We use the term ‘ecosystem’ intentionally. It means something different than ‘sponsors’ or ‘stakeholders.’  

In our experience, ‘stakeholders’ are siloed and independent. Members of an ecosystem, on the other hand, are connected within a shared change network, intertwined via overlapping workstreams, and united behind a collective investment in the future state.  

Why is it important to explore your change from an ecosystem point of view?  

At TSI, we find it’s useful to use the following analogy:  

Imagine that your local high school begins the day at 7:30 A.M. Concerned that their children aren’t getting enough rest, a group of parents petition the school board to move the start time back by one hour.  

That sounds like an easy change, and it benefits everyone involved:  

  • End users (students and teachers) get an extra hour of sleep  

  • Sponsors (parents) feel their children are learning in a healthier way 

  • Designers (school board members) can help build a better education system 

But that’s only one slice of the pie – that’s just the stakeholder view of the change.  

When you zoom out to the ecosystem view, you realize that the local high school doesn’t exist in a vacuum. There are hidden links between it and the surrounding community, and pushing the start of school back by just one hour would have a considerable trickle-down effect on the entire high school ecosystem.  

  • Before school: bus drivers would have to change their schedules, and commuters would experience an increase in traffic and travel time 

  • During school: cafeteria workers would have to change their meal prep routine, and janitors would begin and end their shifts later in the day 

  • After school: students with jobs would have different availability, and students who take care of younger siblings might have to make new arrangements  

This is just a sampling of the hidden impacts, but the point is clear: no change happens in a vacuum.
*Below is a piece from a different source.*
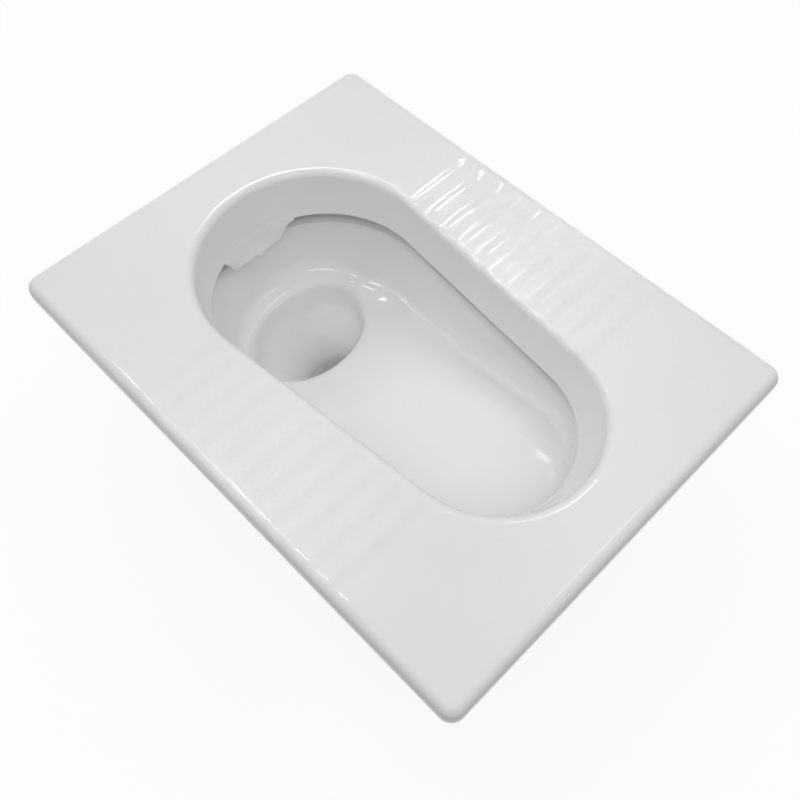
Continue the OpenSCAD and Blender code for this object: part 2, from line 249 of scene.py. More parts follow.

Even the smallest change - the smallest flap of the butterfly’s wing - can cause a ripple effect downstream.

Everything changes something.  

That’s not to say change leaders are responsible for solving every single ripple effect a change causes. They can’t be – nothing would get done. But you can see how important it is to know about the ripple effects, understand their impact, and decide how to address them.  

Without a strong understanding of the hidden dependencies within and around a high school, a school board could implement a well-intentioned, human-centered change – and it still could go disastrously wrong for so many people and processes.  

The same is true for you. But with an ecosystem view, you can approach your change with a much more nuanced understanding of what’s at stake. You’ll craft better messaging, cultivate a more empathetic engagement plan, and ultimately drive more successful and sustained outcomes.  

Discovering Your Ecosystem 

So how do you zoom out? How can you make sure you don’t leave people behind? Every change is unique, and every ecosystem is unique - there’s not a one-size-fits-all approach to discovering and engaging the people involved in your change. That said, after 20+ years designing and delivering human-centered strategies, we’ve pinpointed a few best practices.   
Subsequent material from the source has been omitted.